**To be done**:
Starting at the line with "bones.update(name_pieces(jaw, jaw_seeds()))" and stopping at the line with "the imported part.", repeat each line exactly. Include both and omit the rest.

**Dataset rows**:
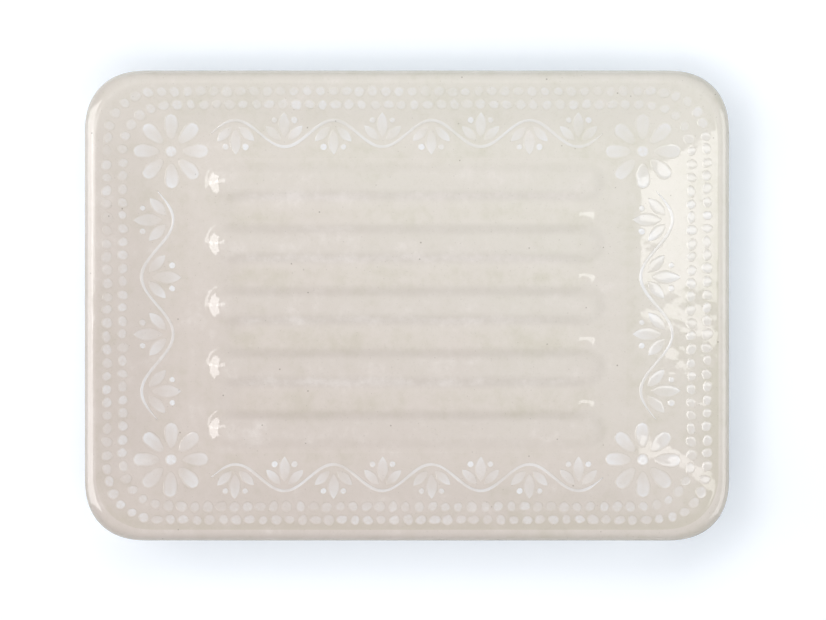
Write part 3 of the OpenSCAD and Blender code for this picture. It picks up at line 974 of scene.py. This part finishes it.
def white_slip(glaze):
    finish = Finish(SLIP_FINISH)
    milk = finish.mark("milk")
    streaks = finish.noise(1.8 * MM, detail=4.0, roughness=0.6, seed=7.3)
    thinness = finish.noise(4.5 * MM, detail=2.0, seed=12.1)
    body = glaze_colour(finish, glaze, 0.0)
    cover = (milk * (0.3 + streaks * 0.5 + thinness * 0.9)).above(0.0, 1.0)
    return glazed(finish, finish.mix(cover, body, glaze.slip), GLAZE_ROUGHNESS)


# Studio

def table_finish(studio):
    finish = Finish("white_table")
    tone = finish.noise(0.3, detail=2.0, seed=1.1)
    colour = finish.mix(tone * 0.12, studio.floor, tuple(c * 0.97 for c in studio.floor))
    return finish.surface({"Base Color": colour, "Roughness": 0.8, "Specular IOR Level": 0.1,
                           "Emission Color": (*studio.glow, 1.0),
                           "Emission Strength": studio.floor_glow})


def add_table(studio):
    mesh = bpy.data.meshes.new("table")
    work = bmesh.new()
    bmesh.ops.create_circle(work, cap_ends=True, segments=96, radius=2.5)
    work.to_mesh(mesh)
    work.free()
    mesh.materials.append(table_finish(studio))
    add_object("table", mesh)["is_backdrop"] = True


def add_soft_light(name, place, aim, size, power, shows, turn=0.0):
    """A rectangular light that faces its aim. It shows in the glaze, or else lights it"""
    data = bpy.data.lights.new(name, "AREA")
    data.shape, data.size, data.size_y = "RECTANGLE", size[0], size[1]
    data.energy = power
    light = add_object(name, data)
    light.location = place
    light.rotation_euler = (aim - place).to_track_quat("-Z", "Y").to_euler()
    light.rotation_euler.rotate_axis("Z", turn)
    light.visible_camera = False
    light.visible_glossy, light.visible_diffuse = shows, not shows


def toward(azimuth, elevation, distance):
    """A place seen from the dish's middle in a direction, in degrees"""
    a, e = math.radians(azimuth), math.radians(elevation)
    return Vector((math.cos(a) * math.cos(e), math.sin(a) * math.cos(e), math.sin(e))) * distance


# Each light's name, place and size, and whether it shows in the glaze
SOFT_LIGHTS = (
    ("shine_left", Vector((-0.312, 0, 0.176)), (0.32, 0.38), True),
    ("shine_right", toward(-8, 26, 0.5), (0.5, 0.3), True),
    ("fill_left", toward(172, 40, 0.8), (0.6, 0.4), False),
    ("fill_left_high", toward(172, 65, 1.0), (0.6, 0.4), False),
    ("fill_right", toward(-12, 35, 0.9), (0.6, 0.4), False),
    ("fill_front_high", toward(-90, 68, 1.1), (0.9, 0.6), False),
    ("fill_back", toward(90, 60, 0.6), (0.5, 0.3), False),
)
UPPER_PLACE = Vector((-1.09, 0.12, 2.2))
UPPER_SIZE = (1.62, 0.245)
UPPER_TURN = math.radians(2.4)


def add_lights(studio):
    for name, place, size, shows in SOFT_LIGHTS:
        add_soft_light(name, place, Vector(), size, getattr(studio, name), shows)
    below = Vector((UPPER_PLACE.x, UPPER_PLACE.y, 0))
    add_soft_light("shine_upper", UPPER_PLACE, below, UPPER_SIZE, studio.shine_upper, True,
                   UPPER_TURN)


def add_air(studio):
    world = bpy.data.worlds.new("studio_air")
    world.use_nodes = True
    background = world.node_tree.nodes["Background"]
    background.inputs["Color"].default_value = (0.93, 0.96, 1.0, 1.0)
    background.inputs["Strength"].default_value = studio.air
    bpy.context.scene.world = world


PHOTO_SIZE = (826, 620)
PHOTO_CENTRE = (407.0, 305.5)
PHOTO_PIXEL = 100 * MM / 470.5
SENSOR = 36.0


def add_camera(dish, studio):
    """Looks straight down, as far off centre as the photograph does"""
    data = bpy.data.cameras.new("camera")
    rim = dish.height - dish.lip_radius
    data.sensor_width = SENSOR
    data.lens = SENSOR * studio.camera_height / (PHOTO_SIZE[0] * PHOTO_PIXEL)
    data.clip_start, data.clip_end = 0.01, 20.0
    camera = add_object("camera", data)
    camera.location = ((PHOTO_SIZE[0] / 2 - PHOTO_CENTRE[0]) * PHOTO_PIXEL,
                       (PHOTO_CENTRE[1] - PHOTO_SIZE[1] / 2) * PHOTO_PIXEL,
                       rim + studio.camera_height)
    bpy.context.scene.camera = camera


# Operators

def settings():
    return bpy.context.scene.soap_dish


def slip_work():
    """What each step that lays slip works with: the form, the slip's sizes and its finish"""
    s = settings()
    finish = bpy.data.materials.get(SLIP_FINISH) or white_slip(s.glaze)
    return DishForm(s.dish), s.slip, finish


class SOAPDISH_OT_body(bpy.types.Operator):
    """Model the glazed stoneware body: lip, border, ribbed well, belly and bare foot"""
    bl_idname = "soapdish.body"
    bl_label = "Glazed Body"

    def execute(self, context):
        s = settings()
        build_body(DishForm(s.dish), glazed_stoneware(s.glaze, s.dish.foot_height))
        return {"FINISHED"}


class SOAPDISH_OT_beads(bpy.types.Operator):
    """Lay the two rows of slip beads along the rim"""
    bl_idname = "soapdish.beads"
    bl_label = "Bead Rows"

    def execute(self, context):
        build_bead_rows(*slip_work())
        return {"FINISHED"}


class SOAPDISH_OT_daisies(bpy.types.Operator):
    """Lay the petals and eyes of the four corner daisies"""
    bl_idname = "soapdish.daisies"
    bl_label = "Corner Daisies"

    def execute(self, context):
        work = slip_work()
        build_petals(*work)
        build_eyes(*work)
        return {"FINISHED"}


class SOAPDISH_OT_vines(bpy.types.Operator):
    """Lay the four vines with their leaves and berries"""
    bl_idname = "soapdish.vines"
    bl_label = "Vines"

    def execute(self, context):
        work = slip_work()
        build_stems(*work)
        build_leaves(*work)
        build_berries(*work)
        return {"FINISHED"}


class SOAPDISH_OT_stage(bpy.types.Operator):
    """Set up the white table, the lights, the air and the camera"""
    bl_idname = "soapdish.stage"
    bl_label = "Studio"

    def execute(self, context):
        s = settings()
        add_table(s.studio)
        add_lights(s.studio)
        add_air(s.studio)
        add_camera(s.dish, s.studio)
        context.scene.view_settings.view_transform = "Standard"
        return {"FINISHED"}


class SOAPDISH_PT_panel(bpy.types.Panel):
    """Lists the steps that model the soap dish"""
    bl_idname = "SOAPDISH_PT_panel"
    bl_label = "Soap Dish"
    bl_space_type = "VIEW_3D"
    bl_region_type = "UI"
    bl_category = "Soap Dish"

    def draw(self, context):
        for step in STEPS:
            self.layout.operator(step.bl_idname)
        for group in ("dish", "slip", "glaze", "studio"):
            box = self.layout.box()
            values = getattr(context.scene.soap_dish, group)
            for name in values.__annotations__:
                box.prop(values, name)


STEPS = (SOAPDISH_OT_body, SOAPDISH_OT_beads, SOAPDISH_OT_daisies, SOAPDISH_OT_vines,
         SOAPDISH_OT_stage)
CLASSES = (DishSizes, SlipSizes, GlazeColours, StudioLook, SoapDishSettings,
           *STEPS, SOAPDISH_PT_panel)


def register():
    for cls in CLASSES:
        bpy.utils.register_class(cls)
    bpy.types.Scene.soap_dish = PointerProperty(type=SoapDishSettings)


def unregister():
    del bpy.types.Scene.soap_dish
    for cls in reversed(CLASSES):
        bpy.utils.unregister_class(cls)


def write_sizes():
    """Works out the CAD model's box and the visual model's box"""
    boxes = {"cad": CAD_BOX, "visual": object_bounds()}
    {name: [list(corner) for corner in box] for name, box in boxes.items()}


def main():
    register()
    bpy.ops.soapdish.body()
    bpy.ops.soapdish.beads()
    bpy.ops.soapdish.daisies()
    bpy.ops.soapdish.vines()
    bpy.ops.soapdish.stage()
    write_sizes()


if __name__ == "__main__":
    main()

--

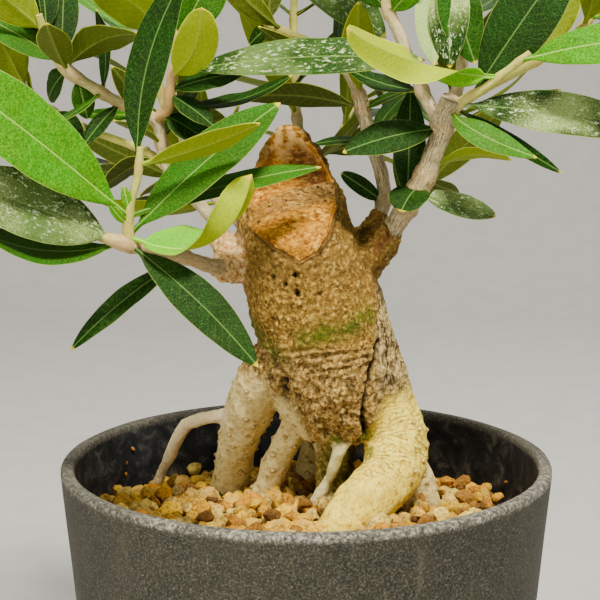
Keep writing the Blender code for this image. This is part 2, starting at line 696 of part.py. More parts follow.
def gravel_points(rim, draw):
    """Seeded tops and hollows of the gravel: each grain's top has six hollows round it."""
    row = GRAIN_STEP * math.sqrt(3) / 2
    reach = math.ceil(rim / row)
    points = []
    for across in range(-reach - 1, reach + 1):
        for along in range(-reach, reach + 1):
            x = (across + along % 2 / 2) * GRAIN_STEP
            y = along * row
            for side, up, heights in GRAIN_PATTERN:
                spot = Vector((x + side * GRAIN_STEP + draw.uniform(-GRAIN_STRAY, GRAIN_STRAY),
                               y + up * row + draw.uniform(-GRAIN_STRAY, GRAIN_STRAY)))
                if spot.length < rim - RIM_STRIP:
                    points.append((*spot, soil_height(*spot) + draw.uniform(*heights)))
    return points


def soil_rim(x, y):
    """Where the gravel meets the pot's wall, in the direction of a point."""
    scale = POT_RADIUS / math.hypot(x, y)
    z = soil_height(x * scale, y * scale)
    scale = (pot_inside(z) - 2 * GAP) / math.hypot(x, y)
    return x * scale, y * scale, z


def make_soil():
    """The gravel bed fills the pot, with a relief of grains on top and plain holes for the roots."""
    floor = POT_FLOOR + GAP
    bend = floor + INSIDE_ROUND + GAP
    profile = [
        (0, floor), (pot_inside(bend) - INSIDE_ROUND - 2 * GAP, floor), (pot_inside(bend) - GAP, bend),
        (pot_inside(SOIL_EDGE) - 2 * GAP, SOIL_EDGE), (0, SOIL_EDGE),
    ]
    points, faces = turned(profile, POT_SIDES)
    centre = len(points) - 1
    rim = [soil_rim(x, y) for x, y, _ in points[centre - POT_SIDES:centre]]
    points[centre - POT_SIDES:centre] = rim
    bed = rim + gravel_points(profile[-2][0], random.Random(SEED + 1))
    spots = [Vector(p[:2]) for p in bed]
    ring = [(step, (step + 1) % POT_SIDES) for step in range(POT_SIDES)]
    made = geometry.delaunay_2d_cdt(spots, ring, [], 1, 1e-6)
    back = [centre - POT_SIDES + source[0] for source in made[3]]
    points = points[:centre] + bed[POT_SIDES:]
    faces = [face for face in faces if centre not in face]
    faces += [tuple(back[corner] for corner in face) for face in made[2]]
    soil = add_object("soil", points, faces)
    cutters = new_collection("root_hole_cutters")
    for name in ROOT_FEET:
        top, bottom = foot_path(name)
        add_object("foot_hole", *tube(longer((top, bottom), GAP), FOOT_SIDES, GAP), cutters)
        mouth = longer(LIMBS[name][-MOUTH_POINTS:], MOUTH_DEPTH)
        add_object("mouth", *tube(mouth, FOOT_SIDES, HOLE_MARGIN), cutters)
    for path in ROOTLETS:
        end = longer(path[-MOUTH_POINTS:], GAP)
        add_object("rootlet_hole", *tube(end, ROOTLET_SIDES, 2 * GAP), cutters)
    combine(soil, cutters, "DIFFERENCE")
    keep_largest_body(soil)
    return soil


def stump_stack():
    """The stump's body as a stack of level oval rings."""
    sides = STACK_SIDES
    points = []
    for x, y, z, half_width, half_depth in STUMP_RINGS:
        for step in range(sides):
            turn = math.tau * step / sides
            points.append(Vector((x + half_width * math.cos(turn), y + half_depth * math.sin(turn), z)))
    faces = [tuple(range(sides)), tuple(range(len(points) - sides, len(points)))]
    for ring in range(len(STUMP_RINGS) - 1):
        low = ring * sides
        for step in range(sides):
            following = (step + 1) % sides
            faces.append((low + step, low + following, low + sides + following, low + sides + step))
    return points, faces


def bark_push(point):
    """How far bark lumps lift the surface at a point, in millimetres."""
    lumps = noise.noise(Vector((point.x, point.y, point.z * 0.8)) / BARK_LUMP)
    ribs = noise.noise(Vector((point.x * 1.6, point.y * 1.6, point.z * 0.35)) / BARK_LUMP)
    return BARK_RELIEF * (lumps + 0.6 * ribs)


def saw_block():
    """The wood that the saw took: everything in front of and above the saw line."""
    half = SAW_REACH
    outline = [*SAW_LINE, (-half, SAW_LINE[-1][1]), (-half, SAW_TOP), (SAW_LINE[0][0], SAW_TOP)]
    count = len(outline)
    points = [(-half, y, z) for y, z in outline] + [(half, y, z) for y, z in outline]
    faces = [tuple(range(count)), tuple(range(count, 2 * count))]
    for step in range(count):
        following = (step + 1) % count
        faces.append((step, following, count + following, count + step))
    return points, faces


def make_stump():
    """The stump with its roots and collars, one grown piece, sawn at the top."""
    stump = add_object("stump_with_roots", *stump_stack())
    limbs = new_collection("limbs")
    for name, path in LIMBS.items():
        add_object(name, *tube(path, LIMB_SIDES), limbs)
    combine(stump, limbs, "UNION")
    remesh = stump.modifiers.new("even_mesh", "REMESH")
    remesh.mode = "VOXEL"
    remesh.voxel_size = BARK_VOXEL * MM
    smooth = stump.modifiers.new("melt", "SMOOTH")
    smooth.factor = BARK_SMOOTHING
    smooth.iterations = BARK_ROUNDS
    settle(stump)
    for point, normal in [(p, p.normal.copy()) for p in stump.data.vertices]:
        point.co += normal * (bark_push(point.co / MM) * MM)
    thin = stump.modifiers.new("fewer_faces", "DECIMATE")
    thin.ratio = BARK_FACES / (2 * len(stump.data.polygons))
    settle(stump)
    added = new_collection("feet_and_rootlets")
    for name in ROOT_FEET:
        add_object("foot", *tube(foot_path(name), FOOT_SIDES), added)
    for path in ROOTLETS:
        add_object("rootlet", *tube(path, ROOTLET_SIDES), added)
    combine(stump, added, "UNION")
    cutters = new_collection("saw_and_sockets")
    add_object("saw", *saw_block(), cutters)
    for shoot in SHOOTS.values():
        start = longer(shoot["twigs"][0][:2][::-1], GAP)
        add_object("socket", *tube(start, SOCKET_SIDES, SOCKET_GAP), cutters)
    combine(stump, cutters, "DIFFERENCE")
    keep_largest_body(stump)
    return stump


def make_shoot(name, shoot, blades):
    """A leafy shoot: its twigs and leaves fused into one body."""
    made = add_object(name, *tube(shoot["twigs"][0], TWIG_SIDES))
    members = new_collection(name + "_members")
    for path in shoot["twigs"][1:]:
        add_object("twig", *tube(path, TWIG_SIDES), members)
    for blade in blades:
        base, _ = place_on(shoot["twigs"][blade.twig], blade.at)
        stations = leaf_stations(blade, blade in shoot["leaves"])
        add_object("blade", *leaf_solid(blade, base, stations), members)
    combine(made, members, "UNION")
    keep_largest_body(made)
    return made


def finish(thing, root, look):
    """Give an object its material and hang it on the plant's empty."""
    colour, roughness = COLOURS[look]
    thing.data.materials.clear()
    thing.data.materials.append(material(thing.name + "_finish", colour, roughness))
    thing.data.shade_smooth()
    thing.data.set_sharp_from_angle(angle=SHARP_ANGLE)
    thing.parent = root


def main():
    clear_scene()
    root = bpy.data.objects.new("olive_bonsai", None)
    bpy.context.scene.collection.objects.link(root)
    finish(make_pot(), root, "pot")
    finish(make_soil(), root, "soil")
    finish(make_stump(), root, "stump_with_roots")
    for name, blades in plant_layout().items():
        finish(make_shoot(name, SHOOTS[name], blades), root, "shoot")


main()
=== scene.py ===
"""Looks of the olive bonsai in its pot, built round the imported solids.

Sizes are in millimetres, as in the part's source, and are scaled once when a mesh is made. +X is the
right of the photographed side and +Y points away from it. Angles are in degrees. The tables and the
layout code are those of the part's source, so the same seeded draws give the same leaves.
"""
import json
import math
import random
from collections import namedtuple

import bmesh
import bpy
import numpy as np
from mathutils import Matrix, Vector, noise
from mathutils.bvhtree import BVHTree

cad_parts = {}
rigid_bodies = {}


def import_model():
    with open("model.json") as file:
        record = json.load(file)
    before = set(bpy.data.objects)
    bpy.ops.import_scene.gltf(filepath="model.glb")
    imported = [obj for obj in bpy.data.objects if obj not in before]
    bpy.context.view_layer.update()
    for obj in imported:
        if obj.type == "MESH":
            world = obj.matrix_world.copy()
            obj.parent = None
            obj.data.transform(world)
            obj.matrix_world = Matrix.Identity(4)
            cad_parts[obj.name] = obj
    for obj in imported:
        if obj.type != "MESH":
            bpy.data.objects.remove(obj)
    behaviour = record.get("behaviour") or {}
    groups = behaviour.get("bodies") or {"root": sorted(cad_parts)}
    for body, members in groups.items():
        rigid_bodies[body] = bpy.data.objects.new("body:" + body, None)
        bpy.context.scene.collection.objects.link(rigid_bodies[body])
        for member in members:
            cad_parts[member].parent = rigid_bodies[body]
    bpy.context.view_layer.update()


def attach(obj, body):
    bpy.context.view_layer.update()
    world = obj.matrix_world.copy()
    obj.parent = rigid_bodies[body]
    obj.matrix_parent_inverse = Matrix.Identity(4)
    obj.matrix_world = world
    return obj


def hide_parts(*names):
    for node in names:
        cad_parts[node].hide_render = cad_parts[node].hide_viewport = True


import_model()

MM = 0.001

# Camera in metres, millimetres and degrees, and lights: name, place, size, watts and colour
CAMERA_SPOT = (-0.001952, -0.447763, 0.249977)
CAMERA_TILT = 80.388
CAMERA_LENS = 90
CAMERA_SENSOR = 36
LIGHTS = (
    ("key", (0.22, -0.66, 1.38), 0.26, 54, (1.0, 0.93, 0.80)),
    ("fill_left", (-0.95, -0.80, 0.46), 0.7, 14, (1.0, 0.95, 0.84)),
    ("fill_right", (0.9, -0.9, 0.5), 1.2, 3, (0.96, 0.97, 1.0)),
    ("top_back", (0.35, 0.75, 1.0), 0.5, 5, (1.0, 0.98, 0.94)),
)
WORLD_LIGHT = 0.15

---

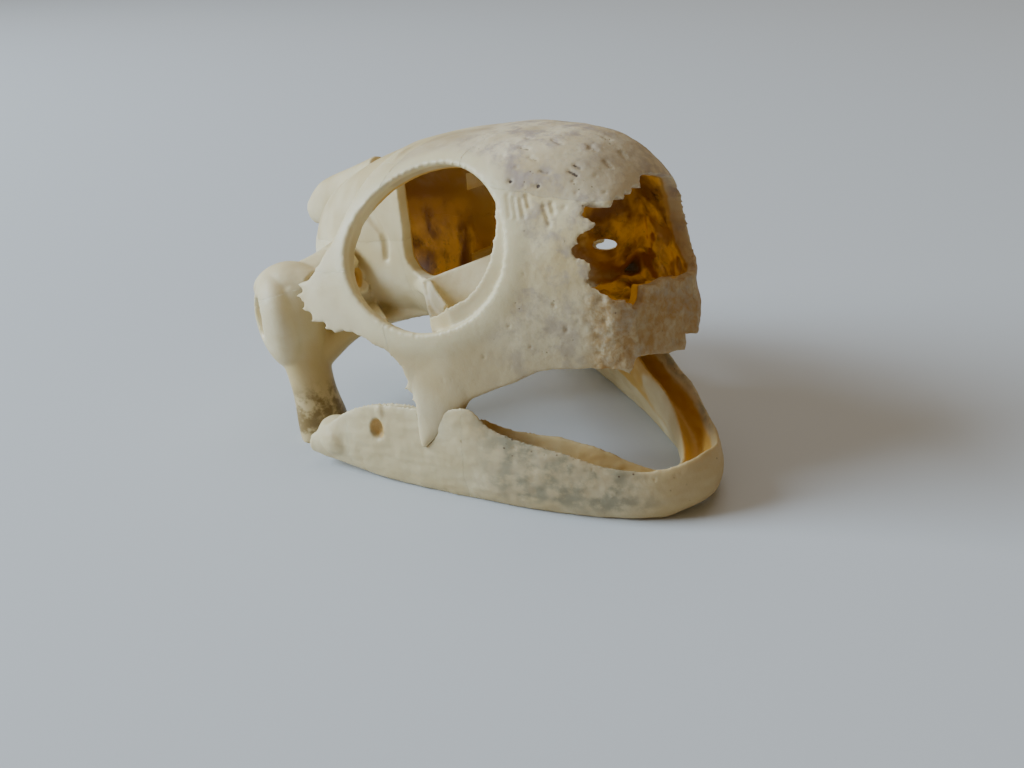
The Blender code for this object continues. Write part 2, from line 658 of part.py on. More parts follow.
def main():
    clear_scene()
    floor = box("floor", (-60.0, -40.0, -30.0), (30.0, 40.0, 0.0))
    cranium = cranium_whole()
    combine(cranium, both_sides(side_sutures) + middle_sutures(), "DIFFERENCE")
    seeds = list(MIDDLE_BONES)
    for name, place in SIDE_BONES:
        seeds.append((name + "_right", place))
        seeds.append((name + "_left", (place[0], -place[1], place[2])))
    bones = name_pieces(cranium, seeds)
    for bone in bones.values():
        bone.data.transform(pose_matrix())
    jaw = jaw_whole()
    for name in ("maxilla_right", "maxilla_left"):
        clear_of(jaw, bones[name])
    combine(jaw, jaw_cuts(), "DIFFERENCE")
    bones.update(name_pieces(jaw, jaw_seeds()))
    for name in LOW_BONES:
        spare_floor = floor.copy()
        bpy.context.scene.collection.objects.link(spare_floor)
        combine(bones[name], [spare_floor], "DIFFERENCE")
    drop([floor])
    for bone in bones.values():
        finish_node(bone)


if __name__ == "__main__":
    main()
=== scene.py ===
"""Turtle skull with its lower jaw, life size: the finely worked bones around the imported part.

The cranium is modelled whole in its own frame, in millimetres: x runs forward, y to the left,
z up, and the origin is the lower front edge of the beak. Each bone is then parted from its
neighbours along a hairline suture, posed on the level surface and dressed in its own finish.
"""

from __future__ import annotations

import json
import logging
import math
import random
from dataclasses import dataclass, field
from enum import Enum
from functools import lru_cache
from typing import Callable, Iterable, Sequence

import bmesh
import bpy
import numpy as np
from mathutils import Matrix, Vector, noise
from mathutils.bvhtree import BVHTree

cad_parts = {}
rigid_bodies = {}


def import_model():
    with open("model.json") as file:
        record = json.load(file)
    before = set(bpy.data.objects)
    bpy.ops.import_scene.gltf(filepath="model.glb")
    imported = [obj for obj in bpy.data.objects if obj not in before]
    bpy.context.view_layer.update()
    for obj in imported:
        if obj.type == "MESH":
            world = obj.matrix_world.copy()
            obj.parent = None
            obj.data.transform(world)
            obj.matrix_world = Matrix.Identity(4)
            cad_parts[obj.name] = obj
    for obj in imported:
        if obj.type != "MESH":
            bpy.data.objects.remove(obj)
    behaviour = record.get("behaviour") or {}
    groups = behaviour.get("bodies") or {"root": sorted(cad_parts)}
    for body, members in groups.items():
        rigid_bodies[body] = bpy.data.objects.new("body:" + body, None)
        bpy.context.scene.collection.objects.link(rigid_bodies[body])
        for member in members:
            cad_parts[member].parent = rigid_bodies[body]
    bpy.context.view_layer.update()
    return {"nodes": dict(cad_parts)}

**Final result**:
    bones.update(name_pieces(jaw, jaw_seeds()))
    for name in LOW_BONES:
        spare_floor = floor.copy()
        bpy.context.scene.collection.objects.link(spare_floor)
        combine(bones[name], [spare_floor], "DIFFERENCE")
    drop([floor])
    for bone in bones.values():
        finish_node(bone)


if __name__ == "__main__":
    main()
=== scene.py ===
"""Turtle skull with its lower jaw, life size: the finely worked bones around the imported part.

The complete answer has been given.